Among the definitions of blight outlined in the town ordinance is abandonment.
“There needs to be a distinction between abandonment and neglect,” Kellogg said.
Just because nobody is living or working at a property, it does not necessarily mean it is not being maintained, according to Formichella. “Do we need the word abandoned in our ordinance?” he asked.
“I don’t think we do,” Lieto replied.
This is an example of efforts to improve the definitions of blight.
Maur asked if there could be financial incentives for property owners to comply with the ordinance, such as waiving the penalty fees.
Chapman said hearing officers for zoning complaints can waive some or all of a fee at their discretion, depending on the resources the town spent resolving it.
The L&A committee also wants to review the fee structure. Lieto said he believes the fees cannot be above $250 per day. Monroe’s current ordinance has a $100 per day fee for violations.
Chapman said some complaints turn out to be zoning or wetlands issues, in which the town has developed good processes for handling appeals, with a hearing officer.
Town officials want the process for handling blight complaints and appeals to be just as effective.
When Chapman receives a complaint, he said he determines if it is a zoning, wetlands or health issue. When he determines it is blight, he gives the person who complained an idea of how long it usually takes to be resolved.

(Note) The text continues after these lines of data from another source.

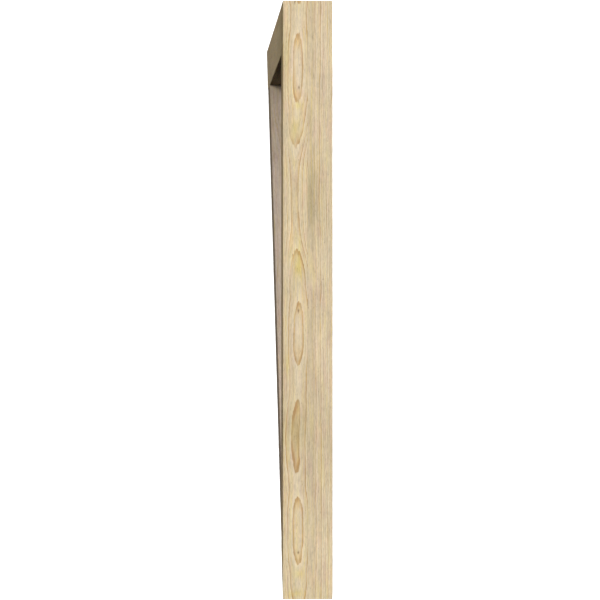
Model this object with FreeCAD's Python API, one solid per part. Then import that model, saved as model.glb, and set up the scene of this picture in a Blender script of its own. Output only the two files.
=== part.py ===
import FreeCAD, Part

import math
import os

# A timber wall bracket. A post lies against the wall, an arm runs out from the post's front with
# its top flush with the post's top, and a straight brace crosses the corner between them. Each
# member is glued up from two boards side by side, so there is one glue line down its middle.
#
# A place in the bracket's profile is given as two distances from the outer corner where post and
# arm meet: "out" from the wall along the arm, and "down" from the top along the post.
#
# The post's foot and the arm's end are both cut on the straight line between their outer tips.
# Unheld, the bracket stands on those two cuts with its outer corner up, and that is how it is
# placed here: millimetres, +Z up, X across the members, floor at Z = 0, and the origin on the
# floor midway between the tips. The post runs down towards -Y and the arm towards +Y.

INCH = 25.4

# Driving dimensions
post_height = 42.0 * INCH      # along the wall face, from the top to the tip of the foot
arm_reach = 42.0 * INCH        # along the top, from the wall face to the tip of the arm
board_thickness = 1.75 * INCH  # one board, across the bracket
post_depth = 3.5 * INCH        # section of the post, out from the wall
arm_depth = 3.5 * INCH         # section of the arm, down from the top
brace_depth = 3.5 * INCH       # section of the brace, square to its length
brace_setback = 0.5 * INCH     # along the arm's underside, from the end cut to the brace
arris_radius = 1.0             # easing of each member's long outer edges

# The floor line from foot tip to arm tip, and the slope of each member to it
floor_span = math.hypot(arm_reach, post_height)
arm_slope_cos = arm_reach / floor_span
arm_slope_sin = post_height / floor_span

# The brace lies level when the bracket stands on its cuts, a little above the floor
brace_outer_height = brace_setback * arm_slope_sin
brace_inner_height = brace_outer_height + brace_depth


def row_point(x, out, down):
    """Turn a place in the profile into a point of the standing bracket."""
    from_mid_out = out - arm_reach / 2
    from_mid_up = post_height / 2 - down
    y = from_mid_out * arm_slope_cos + from_mid_up * arm_slope_sin
    z = from_mid_up * arm_slope_cos - from_mid_out * arm_slope_sin
    return FreeCAD.Vector(x, y, z)


def out_at(down, height):
    """Distance out from the wall, at this distance down, of a point this high over the floor."""
    return arm_reach * (1 - down / post_height) - height / arm_slope_sin


def down_at(out, height):
    """Distance down from the top, at this distance out, of a point this high over the floor."""
    return post_height * (1 - out / arm_reach) - height / arm_slope_cos


# Profiles. The first two corners are one end and the last two the other end, so the member's
# long edges run from the second corner to the third and from the fourth back to the first.
profiles = {
    "post": [
        (0, 0),
        (post_depth, 0),
        (post_depth, down_at(post_depth, 0)),
        (0, post_height),
    ],
    "arm": [
        (post_depth, arm_depth),
        (post_depth, 0),
        (arm_reach, 0),
        (out_at(arm_depth, 0), arm_depth),
    ],
    "brace": [
        (post_depth, down_at(post_depth, brace_outer_height)),
        (post_depth, down_at(post_depth, brace_inner_height)),
        (out_at(arm_depth, brace_inner_height), arm_depth),
        (out_at(arm_depth, brace_outer_height), arm_depth),
    ],
}

# Each board runs from the glue line at X = 0 to its outer face
board_faces = {"left": -board_thickness, "right": board_thickness}


def board(corners, x_outer):
    """One board of a member, with its two long outer edges eased."""
    ring = [row_point(0, out, down) for out, down in corners]
    outline = Part.Face(Part.makePolygon(ring + ring[:1]))
    solid = outline.extrude(FreeCAD.Vector(x_outer, 0, 0))
    to_outer_face = FreeCAD.Vector(x_outer, 0, 0)
    middles = [
        (ring[1] + ring[2]) * 0.5 + to_outer_face,
        (ring[3] + ring[0]) * 0.5 + to_outer_face,
    ]
    arrises = [
        edge for edge in solid.Edges
        if min(edge.CenterOfMass.distanceToPoint(middle) for middle in middles) < 0.001
    ]
    return solid.makeFillet(arris_radius, arrises)


os.makedirs("parts", exist_ok=True)
for member, corners in profiles.items():
    for side, x_outer in board_faces.items():
        shape = board(corners, x_outer)
        name = f"{member}_{side}_board"
        shape.exportStep(f"parts/{name}.step")
        print(f"{name}: valid {shape.isValid()}, {shape.Volume / 1000:.1f} cm3")
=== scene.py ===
"""Looks of a timber wall bracket: post, arm and brace, each glued up from two softwood boards.

Every board is rebuilt as a fine mesh inside its CAD solid, with eased arrises, raised grain and
sawn ends, and gets a wood finish worked out from growth rings that run through the whole board,
so that the figure on its faces and the end grain on its cuts belong together.
"""

import math

import bpy
import numpy as np
from bpy.props import FloatProperty, FloatVectorProperty, PointerProperty
from mathutils import Matrix, Vector


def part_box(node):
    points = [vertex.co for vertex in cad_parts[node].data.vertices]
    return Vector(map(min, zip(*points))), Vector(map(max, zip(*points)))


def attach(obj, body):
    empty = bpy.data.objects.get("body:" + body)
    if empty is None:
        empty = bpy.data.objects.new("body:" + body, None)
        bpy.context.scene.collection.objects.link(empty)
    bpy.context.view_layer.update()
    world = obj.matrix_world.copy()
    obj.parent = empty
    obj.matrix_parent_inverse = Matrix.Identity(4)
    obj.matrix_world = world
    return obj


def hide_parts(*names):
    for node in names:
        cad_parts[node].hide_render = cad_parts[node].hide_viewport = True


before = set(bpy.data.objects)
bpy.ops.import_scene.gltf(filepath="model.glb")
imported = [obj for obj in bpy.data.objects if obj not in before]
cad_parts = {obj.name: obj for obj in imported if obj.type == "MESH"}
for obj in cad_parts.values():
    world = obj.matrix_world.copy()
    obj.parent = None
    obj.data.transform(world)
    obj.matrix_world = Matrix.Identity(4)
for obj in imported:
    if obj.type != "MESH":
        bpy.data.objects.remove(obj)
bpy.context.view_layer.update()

bl_info = {
    "name": "Timber wall bracket",
    "version": (1, 0, 0),
    "blender": (4, 5, 0),
    "location": "View3D > Sidebar > Bracket",
    "description": "Builds the boards of a timber wall bracket and a plain studio round them",
    "category": "Add Mesh",
}

MM = 0.001
INCH = 25.4  # in millimetres: places along a board are given in inches, as its maker would


# ---------------------------------------------------------------------------------------------
# Shader expressions

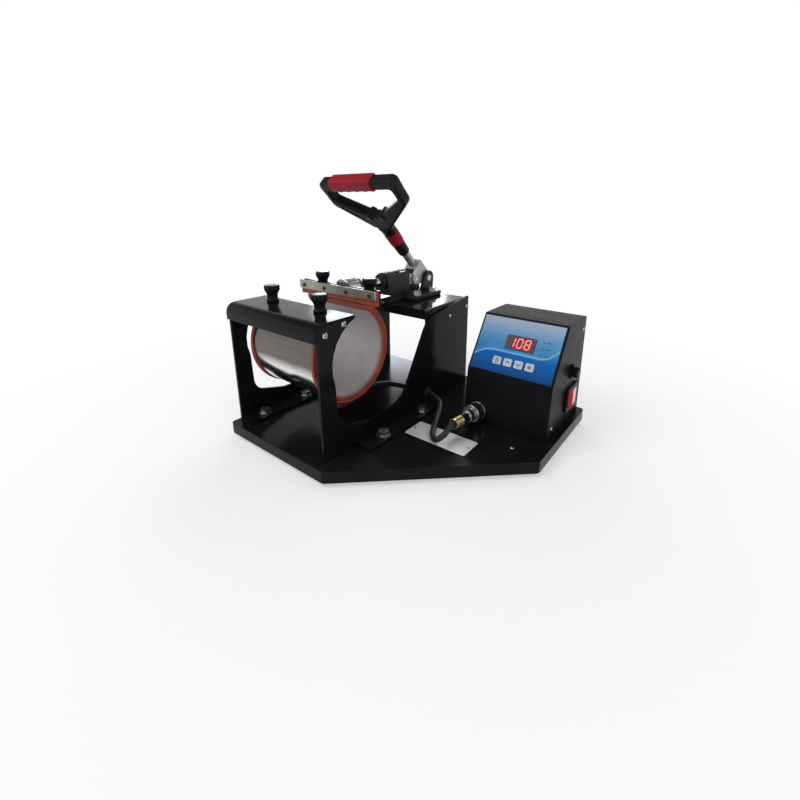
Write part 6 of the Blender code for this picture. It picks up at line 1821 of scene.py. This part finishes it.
    def grip(self) -> None:
        """Loft the red sleeve, with finger hollows below and low ribs above."""
        place, (left, right), count = self.place(), self.grip_ends, 160
        half_depth, half_height = self.grip_half
        length = right - left
        rings = []
        for index in range(count + 1):
            share = index / count
            x = left + length * share
            end = min(share, 1 - share) * length
            shrink = 0.9 * MM * max(0.0, 1 - end / (1.3 * MM)) ** 2
            finger = (share * self.fingers) % 1.0
            rise = self.hollow * math.sin(math.pi * finger) ** 0.6
            rib = 0.18 * MM * math.cos(2 * math.pi * x / (3.1 * MM))
            low = self.grip_centre - half_height + rise + shrink
            high = self.grip_centre + half_height - shrink - 0.2 * MM + rib * (1 if end > 4 * MM else 0)
            half = (half_depth - shrink, (high - low) / 2)
            outline = rounded_box(half, 3.6 * MM - shrink, 7, (0.0, (high + low) / 2))
            rings.append([place @ Vector((x, y, z)) for y, z in outline])
        settle(add_piece("grip_sleeve", loft("grip_sleeve", rings), GRIP_RED), "handle", "handle_grip")

    def build(self) -> None:
        """Make the frame, the grip, the band and the two screws in the bosses."""
        self.body()
        self.grip()
        self.ring()
        offset, height, _, rise = self.boss
        places = []
        for side in (-1, 1):
            spot = self.facing(side * offset, height)
            out = spot.to_3x3() @ Vector((0, 0, 1))
            places.append((tuple(spot @ Vector((0, 0, rise))), tuple(out)))
        Screws("handle_screws", "handle", SOCKET_SCREW, places).build()

    def slimmer(self, point: Vector) -> Vector:
        """Return a point of the lever, drawn inward where it lies on the shaft.

        Args:
            point: a point of the lever.

        Returns:
            Its new place.
        """
        place = self.place()
        local = place.inverted() @ point
        given, wanted = self.shaft
        if local.z > 25 * MM and abs(math.hypot(local.x, local.y) - given) < 0.1 * MM:
            local = Vector((local.x * wanted / given, local.y * wanted / given, local.z))
        return place @ local

    def dress(self) -> None:
        """Give the lever and the link pin their finishes."""
        refine("handle_lever", ZINC, reshape=self.slimmer)
        refine("link_pin", STEEL)


SEGMENTS: dict[str, str] = {
    "0": "abcdef", "1": "bc", "2": "abged", "3": "abgcd", "4": "fgbc", "5": "afgcd", "6": "afgedc",
    "7": "abc", "8": "abcdefg", "9": "abcdfg",
}
# The bars of each key's sign, from point to point in mm from the key's middle.
KEY_SIGNS: tuple[tuple[tuple[Flat, Flat], ...], ...] = (
    (((-2.2, 2.2), (2.2, 2.2)), ((-2.2, 0.0), (2.2, 0.0)), ((-2.2, -2.2), (2.2, -2.2))),
    (((-2.2, -1.0), (0.0, 1.6)), ((0.0, 1.6), (2.2, -1.0))),
    (((-2.2, 1.0), (0.0, -1.6)), ((0.0, -1.6), (2.2, 1.0))),
    (((-2.2, 0.0), (2.2, 0.0)), ((0.0, -2.2), (0.0, 2.2))),
)


@dataclass
class ControlBox:
    """The control box: panel film, display with lit digits, keys, switch, fuse holder and gland.

    Attributes:
        knee: the panel's lower middle point, on the box's knee.
        slope: how far the panel leans back, in radians.
        display: middle of the display in the panel's own coordinates.
        display_face: height of the display above the box.
        shown: the number on the display.
        digit: width and height of a digit.
        digit_pitch: distance from digit to digit.
        keys: x of each key.
        key_row: their distance up the panel.
        key_face: height of their tops.
        lamps: distances up the panel of the small lamps.
        lamp_column: x of the lamps.
    """

    knee: Point = (90.5 * MM, 40.5 * MM, 71.4 * MM)
    slope: float = math.atan2(125.0 - 71.4, 76.0 - 40.5)
    display: Flat = (3.0 * MM, 36.2 * MM)
    display_face: float = 1.7 * MM
    shown: str = "108"
    digit: Flat = (4.9 * MM, 9.6 * MM)
    digit_pitch: float = 8.3 * MM
    keys: tuple[float, ...] = (-16.0 * MM, -4.2 * MM, 7.6 * MM, 19.4 * MM)
    key_row: float = 14.0 * MM
    key_face: float = 2.3 * MM
    lamps: tuple[float, ...] = (42.5 * MM, 35.8 * MM, 28.4 * MM)
    lamp_column: float = 26.5 * MM

    def place(self) -> Matrix:
        """Return the panel's own frame: its Y runs up the slope and its Z points out."""
        return Matrix.Translation(self.knee) @ Matrix.Rotation(self.slope, 4, "X")

    def bar(self, name: str, start: Flat, end: Flat, half: float, low: float, high: float) -> bpy.types.Mesh:
        """Return a flat bar with pointed ends between two points of the panel.

        Args:
            name: the mesh's name.
            start: its first point.
            end: its last point.
            half: half of its width.
            low: height of its underside.
            high: height of its upper face.

        Returns:
            A closed mesh.
        """
        way = Vector((end[0] - start[0], end[1] - start[1]))
        length = way.length
        way.normalize()
        across = Vector((-way.y, way.x))
        shape = [(0.0, 0.0), (half, -half), (length - half, -half), (length, 0.0), (length - half, half),
                 (half, half)]
        outline = [
            (start[0] + way.x * a + across.x * b, start[1] + way.y * a + across.y * b) for a, b in shape
        ]
        return slab(name, outline, low, high, self.place(), 0.02 * MM)

    def digits(self) -> None:
        """Make the lit segments of the shown number."""
        width, height = self.digit
        meshes = []
        for number, character in enumerate(self.shown):
            x = self.display[0] + (number - (len(self.shown) - 1) / 2) * self.digit_pitch - 0.6 * MM
            left, right = x - width / 2, x + width / 2
            low, high = self.display[1] - height / 2, self.display[1] + height / 2
            middle = self.display[1]
            bars = {
                "a": ((left, high), (right, high)), "b": ((right, high), (right, middle)),
                "c": ((right, middle), (right, low)), "d": ((left, low), (right, low)),
                "e": ((left, middle), (left, low)), "f": ((left, high), (left, middle)),
                "g": ((left, middle), (right, middle)),
            }
            for letter in SEGMENTS[character]:
                start, end = bars[letter]
                slant = [(px + (py - middle) * 0.09, py) for px, py in (start, end)]
                face = self.display_face
                meshes.append(
                    self.bar(f"segment_{number}_{letter}", slant[0], slant[1], 0.72 * MM, face + 0.01 * MM,
                             face + 0.09 * MM)
                )
        settle(add_piece("display_digits", joined("display_digits", meshes), DIGIT_RED), "frame")

    def marks(self) -> None:
        """Make the lamps on the film and a plain mark on each key."""
        place = self.place()
        lamps, lines = [], []
        for number, up in enumerate(self.lamps):
            spot = place @ Matrix.Translation((self.lamp_column, up, 1.1 * MM))
            profile = [(0.0, 0.02 * MM), (1.0 * MM, 0.02 * MM), (0.8 * MM, 0.3 * MM), (0.0, 0.4 * MM)]
            lamps.append(turned(f"lamp_{number}", profile, spot, 20))
            lines.append(self.bar(f"line_{number}", (self.lamp_column + 2.6 * MM, up),
                                  (self.lamp_column + 8.2 * MM, up), 0.55 * MM, 1.12 * MM, 1.18 * MM))
        settle(add_piece("panel_lamps", joined("panel_lamps", lamps), LAMP_DARK), "frame")
        settle(add_piece("panel_lines", joined("panel_lines", lines), KEY_MARK), "frame")
        low, high = self.key_face + 0.01 * MM, self.key_face + 0.07 * MM
        for number, (x, sign) in enumerate(zip(self.keys, KEY_SIGNS)):
            bars = []
            for index, ends in enumerate(sign):
                start, end = ((x + across * MM, self.key_row + up * MM) for across, up in ends)
                bars.append(self.bar(f"mark_{number}_{index}", start, end, 0.5 * MM, low, high))
            name = f"key_mark_{number + 1}"
            settle(add_piece(name, joined(name, bars), KEY_MARK), body_of(f"button_{number + 1}"))

    def build(self) -> None:
        """Make the digits, the marks and the small hardware of the box."""
        self.digits()
        self.marks()
        right = 137.0 * MM
        side = [((right, y, z), (1, 0, 0)) for y, z in ((46.0 * MM, 26.0 * MM), (120.0 * MM, 26.0 * MM),
                                                        (120.0 * MM, 112.0 * MM))]
        Screws("box_screws_right", "frame", SMALL_SCREW, side).build()
        left = [((44.0 * MM, place[1], place[2]), (-1, 0, 0)) for place, _ in side]
        Screws("box_screws_left", "frame", SMALL_SCREW, left).build()

    def dress(self) -> None:
        """Give the box and everything on it its finish."""
        film = PanelFilm(
            "panel film", "panel_film", (0.01, 0.12, 0.40), (0.02, 0.16, 0.46), gloss=(0.22, 0.34),
            specular=0.04, grain=700.0, relief=0.000008, edge=0.0002, foot=self.knee, slope=self.slope,
            length=62.4 * MM,
        )
        finishes = {
            "box_shell": BOX_BLACK, "label_panel": film, "display_window": DISPLAY_GLASS,
            "control_board": BOARD_GREEN, "button_1": KEY_WHITE, "button_2": KEY_WHITE,
            "button_3": KEY_WHITE, "button_4": KEY_WHITE, "switch_frame": BLACK_PLASTIC,
            "rocker": ROCKER_RED, "fuse_holder": BLACK_PLASTIC, "fuse_cap": BLACK_PLASTIC,
            "cable_gland": BLACK_PLASTIC,
        }
        for node, finish in finishes.items():
            refine(node, finish)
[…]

Throughout the process, Chapman said he tries to keep them up-to-date as reasonably as possible.
He reaches out to the owner to seek voluntary compliance. If there is no response to his letter or email, he follows up after a site visit. If there is no response after a third email, he issues a citation.
“We try to follow a consistent pattern, so we can’t be accused of giving someone special treatment,” Chapman said.
When a town is successful in resolving blight issues, public health and an area’s improved appearance are not the only benefits, according to Schultz.
“Addressing blight triggers more economic development opportunities,” he said, “especially on 25 and 111.”